The LF/vger lists don't have this problem. The amount of email
impacted via recipient spam filtering seems to be increasing every
month, and tools like b4 don't work as intended.
It is not some minor complaint.
Jason
On Mon, Jun 28, 2021 at 10:46:07AM -0300, Jason Gunthorpe wrote:
> Well, the DKIM issue has been left unresolved for a long time.
> I saw on the bug conversation there seems to be no clear path to fix
> it?
Nobody had ever bothered to provide or figure out a test case. We have
one now and I'm working with Tucows to try to sort out a fix.
The fact of the matter is that the DKIM spec is broken and doesn't
properly address issues relating to transport of emails containing UTF-8
content over SMTP sessions which are limited to 7 bit transport due to
backwards compatibility assumptions.
-ben
--
"Thought is the essence of where you are now."
On Mon, Jun 28, 2021 at 09:53:52AM -0400, Benjamin LaHaise wrote:
> The fact of the matter is that the DKIM spec is broken and doesn't
> properly address issues relating to transport of emails containing UTF-8
> content over SMTP sessions which are limited to 7 bit transport due to
> backwards compatibility assumptions.
Isn't a 7-bit conversion what I pointed at last time we talked about
this?
DKIM assumes a "modern" mail system, there should not be 7bit
conversions in the mail pipeline. Anyone sending DKIM needs to be 8
bit clean.
Jason
On Mon, Jun 28, 2021 at 10:40:51AM -0400, Benjamin LaHaise wrote:
> On Mon, Jun 28, 2021 at 11:26:59AM -0300, Jason Gunthorpe wrote:
> > Isn't a 7-bit conversion what I pointed at last time we talked about
> > this?
>
> I changed several options in postfix last time this was raised, but as
> nobody ever provided a test case, I had no way of knowing if it worked or
> not.
I've been using a script like this against the lore public inbox git
repos to monitor my own domain's dkim cleanness and interaction with
list serves:
#!/usr/bin/python3
import subprocess
import collections
# Starting points
start = XXXXX # git commit id string
emails = collections.defaultdict(list)
commits = subprocess.check_output(["git","log","master","^" + start,'--pretty=format:%H %aN <%aE>']).decode()

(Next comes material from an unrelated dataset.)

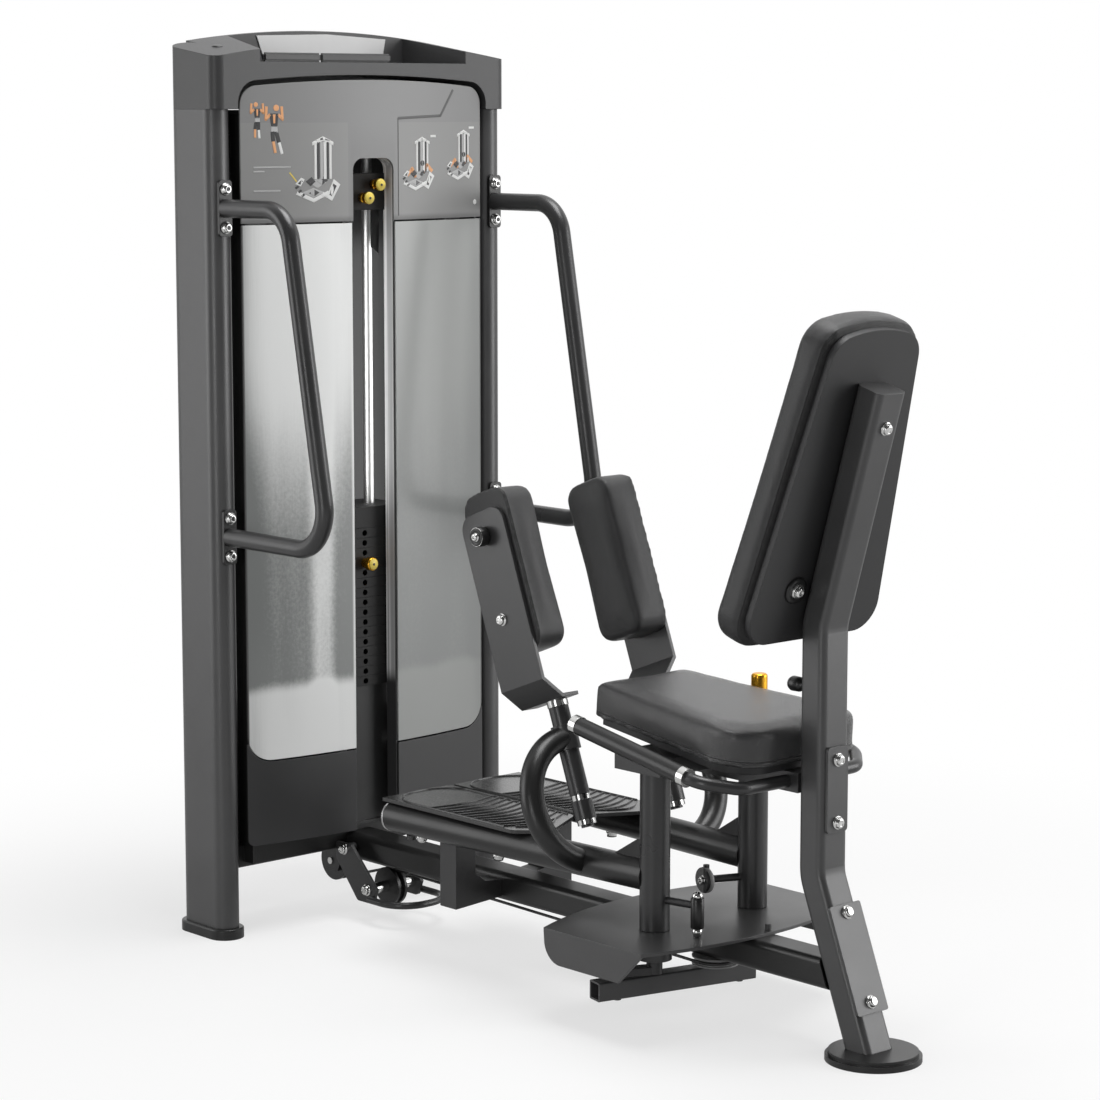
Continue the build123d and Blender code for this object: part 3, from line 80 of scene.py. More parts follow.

for ln in commits.splitlines():
commit,_,email = ln.partition(' ')
if "nvidia.com" in email.lower():
emails[email].append(commit)
fails = set()
not_empty = True;
while not_empty:
not_empty = False;
for email,commits in sorted(emails.items()):
if email in fails or not commits:
continue
commit = commits[-1];
del commits[-1]
if commits:
not_empty = True;
msg = subprocess.check_output(["git","show",commit + ":m"]);
try:
subprocess.check_output(["dkimverify"], input=msg);
#print(email)
except:
fails.add(email)
print("Failed!", email, commit)
It has taken a lot of doing, but nvidia.com is now effectively DKIM
clean through vger.
You could run with with some known-good domains like nvidia.com,
facebook.com, google.com, to measure kvack's activity. Failures can
often be cross-correlated against a vger list and then you can do A/B
comparison to guess what is wrong.
> spec that ignores decades of that philosophy at the IETF. And even if a
> DKIM signature passes, that's still not enough to trust the resulting
> email. All it does is ensure that a small subset of valid emails get
> dropped on the floor. This doesn't seem like an overall win.

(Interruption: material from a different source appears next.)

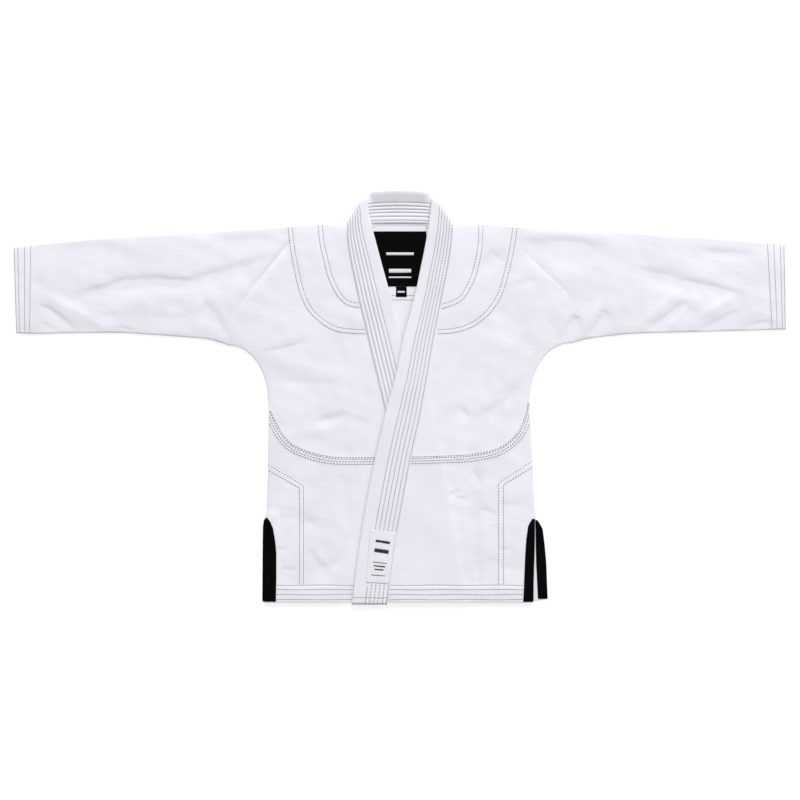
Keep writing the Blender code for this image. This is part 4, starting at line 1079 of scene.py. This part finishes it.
def collar_turn(side, share, half, dip, neck_dip):
    """The fold beside the neck, from the lapel's end round to the back of the neck."""
    row = LAPEL[side][0]
    sewn = np.array((row.sewn_x, row.sewn_y)) * MM
    free = np.array((row.free_x, row.free_y)) * MM
    run = (free - sewn) / np.hypot(*(free - sewn))
    outward = np.array((run[1], -run[0])) * SIGN[side]
    rise = 0.5 * (COLLAR_THICK + GAP)
    centre = COLLAR_THICK + 0.5 * GAP
    angle = math.pi * np.linspace(0.5, -0.5, TURN_STEPS + 1)[:, None]
    c, s = np.cos(angle), np.sin(angle)
    out_reach = FOLD_OUT * (mix(0.8, 1.0, ease(share * 4.4)) - 0.5 * ease((share - 0.72) / 0.28))
    lean = np.stack([c / out_reach, s / rise + 0 * out_reach], -1)
    lean /= np.hypot(lean[..., 0], lean[..., 1])[..., None]
    plan = sewn + (free - sewn) * share[:, None]
    faces = []
    for reach in (half - dip * (0.75 + 0.25 * s), -half + neck_dip * (0.5 - 0.5 * s)):
        out = out_reach * c + lean[..., 0] * reach
        z = centre + rise * s + lean[..., 1] * reach
        slant = FOLD_SLANT * (1 - ease((share - 0.6) / 0.4)) * out
        flat = plan[None] + out[..., None] * outward + slant[..., None] * run
        faces.append(np.concatenate([flat, z[..., None]], -1))
    return faces


def neck_grid(share, half, dip, neck_dip):
    """The back of the neck, inside up, between the two folds, level towards both of them."""
    rows = Path(smooth_path(np.array(NECK_ROWS) * MM, 12)).at(np.linspace(0, 1, NECK_STEPS))[1:-1]
    x = mix(rows[:, 0:1], rows[:, 2:3], share)
    y = mix(rows[:, 1:2], rows[:, 3:4], share)
    middle = 0.5 * COLLAR_THICK
    roll = NECK_ROLL * np.exp(-((share - NECK_ROLL_AT) / NECK_ROLL_REACH) ** 2)
    roll = roll * ease((0.049 - np.abs(x)) / 0.012)
    thin = NECK_THIN * (1 - ease(share * 7)) * ease((0.048 - np.abs(x)) / 0.012)
    up = middle + half * (1 - 2 * thin) - neck_dip * (1 - thin) + waves(x, y, NECK_SLACK) + roll
    down = middle - half + 0.5 * dip + roll
    return np.stack([x, y, down], -1), np.stack([x, y, up], -1)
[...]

I have no idea. It is here, people beyond us have made this decision,
we have to work within it. DMARC is ratcheting this up and is moving
to say if DKIM fails then emails should be discared.
Jason
On Mon, Jun 28, 2021 at 11:26:59AM -0300, Jason Gunthorpe wrote:
> Isn't a 7-bit conversion what I pointed at last time we talked about
> this?
I changed several options in postfix last time this was raised, but as
nobody ever provided a test case, I had no way of knowing if it worked or
not. Personally, I think DKIM provides very little value considering that
a good chunk of the spam that goes by has valid DKIM signatures, not to
mention that it doesn't help with modern phishing attempts much either.

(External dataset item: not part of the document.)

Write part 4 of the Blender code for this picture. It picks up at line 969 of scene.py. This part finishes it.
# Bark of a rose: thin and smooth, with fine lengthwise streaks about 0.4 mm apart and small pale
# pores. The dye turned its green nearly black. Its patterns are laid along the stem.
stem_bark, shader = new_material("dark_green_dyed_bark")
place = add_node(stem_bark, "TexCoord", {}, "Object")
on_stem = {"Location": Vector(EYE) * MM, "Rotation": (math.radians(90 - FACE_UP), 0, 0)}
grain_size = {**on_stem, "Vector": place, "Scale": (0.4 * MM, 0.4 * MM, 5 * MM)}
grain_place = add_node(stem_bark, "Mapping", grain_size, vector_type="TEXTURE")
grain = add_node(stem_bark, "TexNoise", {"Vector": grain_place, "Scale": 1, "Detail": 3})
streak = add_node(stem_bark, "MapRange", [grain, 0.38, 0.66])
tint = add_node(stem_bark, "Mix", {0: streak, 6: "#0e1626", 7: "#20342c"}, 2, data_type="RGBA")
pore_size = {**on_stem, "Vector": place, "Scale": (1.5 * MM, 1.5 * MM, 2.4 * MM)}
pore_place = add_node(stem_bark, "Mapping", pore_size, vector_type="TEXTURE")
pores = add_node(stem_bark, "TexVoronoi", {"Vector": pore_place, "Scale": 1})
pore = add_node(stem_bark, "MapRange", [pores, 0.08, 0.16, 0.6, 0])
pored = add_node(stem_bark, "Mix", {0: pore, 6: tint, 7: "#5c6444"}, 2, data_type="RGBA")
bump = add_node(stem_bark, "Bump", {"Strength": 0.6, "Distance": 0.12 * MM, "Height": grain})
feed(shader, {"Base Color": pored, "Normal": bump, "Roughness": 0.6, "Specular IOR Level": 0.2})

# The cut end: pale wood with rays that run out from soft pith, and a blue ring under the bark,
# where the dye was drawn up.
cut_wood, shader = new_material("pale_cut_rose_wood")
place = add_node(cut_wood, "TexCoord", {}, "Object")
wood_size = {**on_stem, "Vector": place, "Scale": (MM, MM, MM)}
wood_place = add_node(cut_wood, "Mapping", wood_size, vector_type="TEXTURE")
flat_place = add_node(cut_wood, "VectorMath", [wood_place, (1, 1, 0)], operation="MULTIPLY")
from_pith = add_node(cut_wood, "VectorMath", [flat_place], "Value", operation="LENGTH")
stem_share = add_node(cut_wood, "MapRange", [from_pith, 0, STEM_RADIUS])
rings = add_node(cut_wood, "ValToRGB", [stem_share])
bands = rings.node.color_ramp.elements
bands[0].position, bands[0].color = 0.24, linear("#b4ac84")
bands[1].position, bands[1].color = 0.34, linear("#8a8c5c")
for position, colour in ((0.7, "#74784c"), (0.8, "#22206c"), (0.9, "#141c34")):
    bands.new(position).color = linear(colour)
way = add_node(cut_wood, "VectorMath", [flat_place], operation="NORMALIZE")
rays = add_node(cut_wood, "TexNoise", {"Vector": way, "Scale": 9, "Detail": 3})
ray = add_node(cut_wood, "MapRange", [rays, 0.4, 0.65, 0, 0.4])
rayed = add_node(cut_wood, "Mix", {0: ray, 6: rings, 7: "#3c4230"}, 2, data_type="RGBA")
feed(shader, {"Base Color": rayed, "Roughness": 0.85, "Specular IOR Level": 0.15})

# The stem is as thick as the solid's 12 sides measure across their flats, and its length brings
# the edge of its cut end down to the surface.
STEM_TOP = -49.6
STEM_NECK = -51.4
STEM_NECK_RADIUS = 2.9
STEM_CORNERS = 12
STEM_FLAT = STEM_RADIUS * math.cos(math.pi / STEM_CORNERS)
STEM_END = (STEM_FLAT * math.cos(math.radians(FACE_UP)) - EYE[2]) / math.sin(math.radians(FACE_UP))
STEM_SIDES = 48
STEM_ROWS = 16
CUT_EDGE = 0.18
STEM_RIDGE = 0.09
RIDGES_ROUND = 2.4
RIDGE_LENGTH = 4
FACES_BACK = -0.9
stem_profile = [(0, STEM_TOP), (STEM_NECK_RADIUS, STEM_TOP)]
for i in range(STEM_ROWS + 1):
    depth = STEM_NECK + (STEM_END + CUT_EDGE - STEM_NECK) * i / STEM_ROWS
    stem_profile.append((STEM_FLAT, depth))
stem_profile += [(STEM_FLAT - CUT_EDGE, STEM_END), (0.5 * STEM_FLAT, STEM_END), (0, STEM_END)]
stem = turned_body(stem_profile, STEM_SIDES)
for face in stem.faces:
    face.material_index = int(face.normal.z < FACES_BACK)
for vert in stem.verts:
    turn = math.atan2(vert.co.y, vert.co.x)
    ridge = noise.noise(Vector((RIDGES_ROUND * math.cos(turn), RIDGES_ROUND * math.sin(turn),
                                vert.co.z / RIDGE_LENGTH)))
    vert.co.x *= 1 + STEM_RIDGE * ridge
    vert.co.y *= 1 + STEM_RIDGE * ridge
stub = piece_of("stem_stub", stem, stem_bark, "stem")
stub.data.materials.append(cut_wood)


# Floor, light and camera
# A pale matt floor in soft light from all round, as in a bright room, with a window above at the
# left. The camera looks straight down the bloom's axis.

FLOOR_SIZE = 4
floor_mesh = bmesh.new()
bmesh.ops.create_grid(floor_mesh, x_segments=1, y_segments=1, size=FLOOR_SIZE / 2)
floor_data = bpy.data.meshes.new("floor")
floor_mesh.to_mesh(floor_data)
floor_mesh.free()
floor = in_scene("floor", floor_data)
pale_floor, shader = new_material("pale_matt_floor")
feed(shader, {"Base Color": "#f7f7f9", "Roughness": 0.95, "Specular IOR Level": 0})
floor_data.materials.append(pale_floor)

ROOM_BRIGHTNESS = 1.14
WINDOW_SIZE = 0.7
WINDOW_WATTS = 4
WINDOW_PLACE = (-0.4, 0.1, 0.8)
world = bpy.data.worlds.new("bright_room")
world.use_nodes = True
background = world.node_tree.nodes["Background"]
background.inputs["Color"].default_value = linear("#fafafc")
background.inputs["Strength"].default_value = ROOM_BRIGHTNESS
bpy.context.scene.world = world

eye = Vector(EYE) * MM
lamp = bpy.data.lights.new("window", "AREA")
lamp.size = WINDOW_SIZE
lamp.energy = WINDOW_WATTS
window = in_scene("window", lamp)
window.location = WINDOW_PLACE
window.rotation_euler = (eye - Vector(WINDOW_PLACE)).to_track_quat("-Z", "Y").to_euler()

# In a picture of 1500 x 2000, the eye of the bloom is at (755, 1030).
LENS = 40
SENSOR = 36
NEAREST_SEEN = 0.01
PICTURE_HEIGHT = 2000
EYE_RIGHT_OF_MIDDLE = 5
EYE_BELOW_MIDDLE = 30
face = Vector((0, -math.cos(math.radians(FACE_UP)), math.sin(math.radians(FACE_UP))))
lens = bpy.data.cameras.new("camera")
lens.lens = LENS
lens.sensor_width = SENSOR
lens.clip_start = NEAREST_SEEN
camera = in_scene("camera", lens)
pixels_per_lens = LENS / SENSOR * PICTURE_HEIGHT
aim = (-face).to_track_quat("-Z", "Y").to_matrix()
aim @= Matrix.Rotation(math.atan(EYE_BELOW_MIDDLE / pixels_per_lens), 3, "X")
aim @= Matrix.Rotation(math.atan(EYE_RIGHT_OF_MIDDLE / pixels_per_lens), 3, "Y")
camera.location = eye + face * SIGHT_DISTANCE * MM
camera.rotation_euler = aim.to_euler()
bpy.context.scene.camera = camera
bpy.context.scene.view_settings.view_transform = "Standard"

> DKIM assumes a "modern" mail system, there should not be 7bit
> conversions in the mail pipeline. Anyone sending DKIM needs to be 8
> bit clean.
"Be strict in what you send, and be liberal in what you receive." DKIM
makes assumptions about the mail transport layer that are not true. If
the signatures had been applied on content *after* the quoted printable
conversion, this would never have been an issue. DKIM is a poorly done
spec that ignores decades of that philosophy at the IETF. And even if a
DKIM signature passes, that's still not enough to trust the resulting
email. All it does is ensure that a small subset of valid emails get
dropped on the floor. This doesn't seem like an overall win.
-ben
--
"Thought is the essence of where you are now."